Overall, this trilogy would, in my opinion, benefit from some heavy editing, trimming this story down to one novel, or perhaps two.  I get the feeling that maybe the author had an idea and decided he wanted it to be a trilogy and fleshed the story out until it was.  A number of chapters could easily be cut, others trimmed and combined, and perhaps even the world itself could have been shrunk just a tad in order for the author not to feel like he needed to illustrate just how long certain journeys were.  I suppose my complaint is the same that I have for the Lord of the Rings, The First Law is like a travelogue.  We walk the world and are shown everything, but seeing that seminal work of fiction trimmed down to under 9 hours of script without losing one bit of the magic of the original, I think The First Law could be just as good at half the length.

That said, I look forward to read more by Joe Abercrombie.  The main reason for this is that after finishing this trilogy I thoroughly despise most of his characters, and yet I found myself rooting for them.  That is something hard to do, in my opinion.  To craft character that are not only flawed but flat out wrong and still get the reader to want them to survive, to be redeemed even when the character themselves is seeking no redemption.  I find myself having imaginary conversations with the author, “Hey, I really want to like this guy, could you please stop making him do horrible things?”

Anyway… would I recommend these books?  I would, maybe not to everyone, but to people who like a good well crafted world akin to George R.R. Martin’s A Song of Ice and Fire series and are willing to put up with one story being told in three books and 1,500 pages.

4 comments

  1. I actually got the first book as a christmas gift a few years back, but haven’t found the time to get into it, so I thank you for your review and perspective.

    Everyone wants to write something EPIC. They want it to be confusing and long.
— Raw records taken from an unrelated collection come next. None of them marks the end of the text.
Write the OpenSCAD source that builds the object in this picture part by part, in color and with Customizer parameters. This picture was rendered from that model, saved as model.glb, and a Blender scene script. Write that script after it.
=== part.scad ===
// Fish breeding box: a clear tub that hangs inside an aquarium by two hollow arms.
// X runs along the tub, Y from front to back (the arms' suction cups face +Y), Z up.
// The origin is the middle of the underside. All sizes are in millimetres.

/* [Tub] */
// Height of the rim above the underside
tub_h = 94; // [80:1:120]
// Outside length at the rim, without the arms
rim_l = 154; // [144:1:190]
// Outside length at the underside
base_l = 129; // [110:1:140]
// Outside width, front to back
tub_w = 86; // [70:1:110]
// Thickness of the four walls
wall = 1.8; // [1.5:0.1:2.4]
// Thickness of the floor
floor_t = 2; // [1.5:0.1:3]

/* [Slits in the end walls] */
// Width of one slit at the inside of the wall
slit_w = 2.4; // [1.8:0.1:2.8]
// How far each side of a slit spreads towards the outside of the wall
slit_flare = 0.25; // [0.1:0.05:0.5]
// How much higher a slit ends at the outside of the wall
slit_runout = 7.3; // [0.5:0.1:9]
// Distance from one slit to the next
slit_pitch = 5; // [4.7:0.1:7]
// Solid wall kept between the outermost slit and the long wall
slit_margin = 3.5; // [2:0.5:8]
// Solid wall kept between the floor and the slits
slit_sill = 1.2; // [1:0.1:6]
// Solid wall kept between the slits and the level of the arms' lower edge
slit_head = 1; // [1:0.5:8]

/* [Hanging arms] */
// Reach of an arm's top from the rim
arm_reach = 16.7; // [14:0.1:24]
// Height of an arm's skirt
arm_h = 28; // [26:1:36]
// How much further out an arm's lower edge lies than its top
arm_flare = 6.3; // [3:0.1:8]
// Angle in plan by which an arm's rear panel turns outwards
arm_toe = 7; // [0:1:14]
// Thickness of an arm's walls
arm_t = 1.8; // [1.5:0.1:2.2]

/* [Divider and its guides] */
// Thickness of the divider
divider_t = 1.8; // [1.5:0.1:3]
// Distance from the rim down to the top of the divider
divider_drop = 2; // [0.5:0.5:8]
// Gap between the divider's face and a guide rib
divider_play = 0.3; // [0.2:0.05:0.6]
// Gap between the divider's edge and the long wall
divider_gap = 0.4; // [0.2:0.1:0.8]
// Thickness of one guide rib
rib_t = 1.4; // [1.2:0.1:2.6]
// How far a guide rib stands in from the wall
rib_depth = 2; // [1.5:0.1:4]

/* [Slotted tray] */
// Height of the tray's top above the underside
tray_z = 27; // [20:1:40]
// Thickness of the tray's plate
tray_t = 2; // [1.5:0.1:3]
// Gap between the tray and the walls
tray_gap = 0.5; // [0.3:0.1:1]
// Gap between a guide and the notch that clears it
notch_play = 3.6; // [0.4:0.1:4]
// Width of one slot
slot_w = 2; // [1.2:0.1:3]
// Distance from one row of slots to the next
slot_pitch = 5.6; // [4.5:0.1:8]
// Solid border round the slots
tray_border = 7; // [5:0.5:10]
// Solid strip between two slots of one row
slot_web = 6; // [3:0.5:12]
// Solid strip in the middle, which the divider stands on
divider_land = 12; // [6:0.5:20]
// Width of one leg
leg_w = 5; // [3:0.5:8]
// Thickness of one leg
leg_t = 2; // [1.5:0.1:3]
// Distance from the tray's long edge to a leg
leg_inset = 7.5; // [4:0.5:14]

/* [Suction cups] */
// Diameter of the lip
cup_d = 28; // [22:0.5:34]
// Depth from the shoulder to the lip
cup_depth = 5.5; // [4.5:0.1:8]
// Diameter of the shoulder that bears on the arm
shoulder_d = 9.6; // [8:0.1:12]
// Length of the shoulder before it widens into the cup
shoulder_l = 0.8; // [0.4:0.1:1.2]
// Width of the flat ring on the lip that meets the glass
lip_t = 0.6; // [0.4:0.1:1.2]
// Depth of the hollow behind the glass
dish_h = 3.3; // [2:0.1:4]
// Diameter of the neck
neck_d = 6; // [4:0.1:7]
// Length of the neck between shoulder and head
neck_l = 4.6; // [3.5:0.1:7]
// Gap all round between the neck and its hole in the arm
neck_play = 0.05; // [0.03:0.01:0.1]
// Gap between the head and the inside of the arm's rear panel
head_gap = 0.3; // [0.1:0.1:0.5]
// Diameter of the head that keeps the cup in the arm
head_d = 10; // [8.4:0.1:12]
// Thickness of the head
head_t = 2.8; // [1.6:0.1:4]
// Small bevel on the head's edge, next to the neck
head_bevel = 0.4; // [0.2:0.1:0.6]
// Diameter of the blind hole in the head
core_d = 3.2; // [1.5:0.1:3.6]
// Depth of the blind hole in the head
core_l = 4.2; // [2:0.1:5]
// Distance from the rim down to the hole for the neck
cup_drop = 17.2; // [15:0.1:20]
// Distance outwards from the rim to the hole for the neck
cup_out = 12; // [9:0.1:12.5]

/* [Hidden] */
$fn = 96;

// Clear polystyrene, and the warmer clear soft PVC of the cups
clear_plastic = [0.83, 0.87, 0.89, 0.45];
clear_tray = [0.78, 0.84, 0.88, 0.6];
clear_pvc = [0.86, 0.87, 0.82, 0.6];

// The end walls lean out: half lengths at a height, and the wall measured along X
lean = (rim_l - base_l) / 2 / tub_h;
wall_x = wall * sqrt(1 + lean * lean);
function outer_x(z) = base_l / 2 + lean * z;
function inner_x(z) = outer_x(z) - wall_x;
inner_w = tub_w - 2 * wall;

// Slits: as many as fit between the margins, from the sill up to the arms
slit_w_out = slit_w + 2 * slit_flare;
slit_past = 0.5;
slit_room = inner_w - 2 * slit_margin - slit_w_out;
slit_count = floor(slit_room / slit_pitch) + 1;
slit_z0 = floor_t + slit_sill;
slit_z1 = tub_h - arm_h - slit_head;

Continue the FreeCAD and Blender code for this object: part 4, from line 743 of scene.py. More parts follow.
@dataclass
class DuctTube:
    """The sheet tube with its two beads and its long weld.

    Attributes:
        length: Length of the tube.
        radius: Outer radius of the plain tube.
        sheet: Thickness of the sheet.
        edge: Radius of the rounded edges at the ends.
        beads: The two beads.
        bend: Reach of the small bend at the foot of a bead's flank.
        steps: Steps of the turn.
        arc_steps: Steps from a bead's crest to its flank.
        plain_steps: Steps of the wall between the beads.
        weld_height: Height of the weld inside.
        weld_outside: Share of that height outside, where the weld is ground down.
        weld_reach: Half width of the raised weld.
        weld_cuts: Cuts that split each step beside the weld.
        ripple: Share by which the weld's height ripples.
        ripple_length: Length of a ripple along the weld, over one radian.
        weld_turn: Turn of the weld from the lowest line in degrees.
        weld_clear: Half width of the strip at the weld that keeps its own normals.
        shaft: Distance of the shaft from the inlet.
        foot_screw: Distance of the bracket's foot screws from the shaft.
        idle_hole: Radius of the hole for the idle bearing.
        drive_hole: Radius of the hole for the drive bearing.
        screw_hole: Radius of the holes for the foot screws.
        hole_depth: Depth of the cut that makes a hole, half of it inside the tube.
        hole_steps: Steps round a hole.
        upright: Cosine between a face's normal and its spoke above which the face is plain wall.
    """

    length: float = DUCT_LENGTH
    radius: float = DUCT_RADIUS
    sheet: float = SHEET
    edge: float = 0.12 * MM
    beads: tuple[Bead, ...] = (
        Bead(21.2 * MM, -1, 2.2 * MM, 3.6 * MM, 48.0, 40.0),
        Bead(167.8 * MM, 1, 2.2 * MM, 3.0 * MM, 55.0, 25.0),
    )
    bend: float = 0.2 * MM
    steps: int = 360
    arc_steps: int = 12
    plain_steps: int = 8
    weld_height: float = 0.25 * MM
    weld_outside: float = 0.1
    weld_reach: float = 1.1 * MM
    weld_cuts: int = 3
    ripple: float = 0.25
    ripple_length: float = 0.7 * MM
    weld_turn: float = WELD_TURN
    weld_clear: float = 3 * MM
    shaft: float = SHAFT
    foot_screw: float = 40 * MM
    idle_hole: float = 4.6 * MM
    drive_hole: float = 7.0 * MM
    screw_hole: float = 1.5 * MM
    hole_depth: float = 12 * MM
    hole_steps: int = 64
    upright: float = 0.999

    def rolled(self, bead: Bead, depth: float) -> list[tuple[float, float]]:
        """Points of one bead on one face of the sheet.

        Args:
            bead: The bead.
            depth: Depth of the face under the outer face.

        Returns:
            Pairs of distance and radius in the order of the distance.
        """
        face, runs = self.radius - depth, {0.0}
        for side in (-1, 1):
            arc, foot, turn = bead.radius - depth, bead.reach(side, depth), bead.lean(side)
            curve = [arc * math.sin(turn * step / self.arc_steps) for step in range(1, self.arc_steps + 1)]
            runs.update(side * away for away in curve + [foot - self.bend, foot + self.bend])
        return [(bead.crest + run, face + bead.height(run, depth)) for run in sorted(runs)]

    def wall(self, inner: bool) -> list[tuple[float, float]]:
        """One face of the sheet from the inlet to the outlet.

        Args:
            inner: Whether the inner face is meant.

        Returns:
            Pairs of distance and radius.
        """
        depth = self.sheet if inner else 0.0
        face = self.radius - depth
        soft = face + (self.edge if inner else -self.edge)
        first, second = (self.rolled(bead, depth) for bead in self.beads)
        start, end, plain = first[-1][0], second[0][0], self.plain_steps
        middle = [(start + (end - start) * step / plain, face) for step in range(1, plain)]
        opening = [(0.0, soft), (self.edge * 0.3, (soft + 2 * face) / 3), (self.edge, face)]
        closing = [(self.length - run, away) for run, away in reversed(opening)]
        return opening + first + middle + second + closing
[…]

Half the time, you’ve not gotten to the meat of the story till book 2 or 3 in a 10 book series. Take Robert Jordan for instance, his Wheel of time series is fantastic, except it takes forever for anything to happen. Did you know that it takes 3 books before a year in the story line has passed? Still, great series, except I got lost somewhere around book 5 or 6 and haven’t picked it back up for fear that I’ll have to re read all the previous books just to catch up. Mr. Goodkind is another example. Great idea for the first 3 books, which is where it should have ended, but oh no, it has to be epic so it goes on and on. kind of like this post. lol

    The point is, a wonderful story can be told in as few as 250 pages or less. Terry Pratchet and Neil Gaiman come to mind. Excellent story tellers, but each story only takes one book, then they move on. I just don’t understand why so much has to be salad is include in a story these days when all we are there for is the steak?

  2. I loved these books bigtime, but you make some valid points. I never thought about it in that way, but you’re right…it’s not a trilogy. The first book especially is so clearly an introduction – we meet everybody and at the end the journey is about to begin. I also do think some of the travel chapters could have been cut – there were some really pointless ones that felt like filler actually.

    But all that aside, I thought this was an amazing, exciting piece of writing. The gritty realism, the incredible twists and turns (well…3rd book only), the great depictions of physical action and the fascinating characters were great. But what really got me was the totally grey morality – it wasn’t good vs. evil. There is a lot to discuss there…especially the last few chapters. And the characters: in old-school fantasy they were good guys, period. Later, we saw character development – bad or questionable characters becoming heroes. But I thought this was even more realistic as characters made progress, backslid, or improved but were slammed by fate. Or they changed but it simply didn’t matter.

    I think if you scored each book individually and separately, the average would just be okay. But if you score it as a novel split into three parts, I think it’s great.

    Oh man…I can go on about this all day as you can tell. Actually I did a review over here at my blog Always Go Right.

  3. The only caution I have for recommending the books is that caveat about it being one big story. As much as book one is introduction, book three is almost nothing but payoff. I know many people who would never get through the first book though because it is so much of nothing really happening.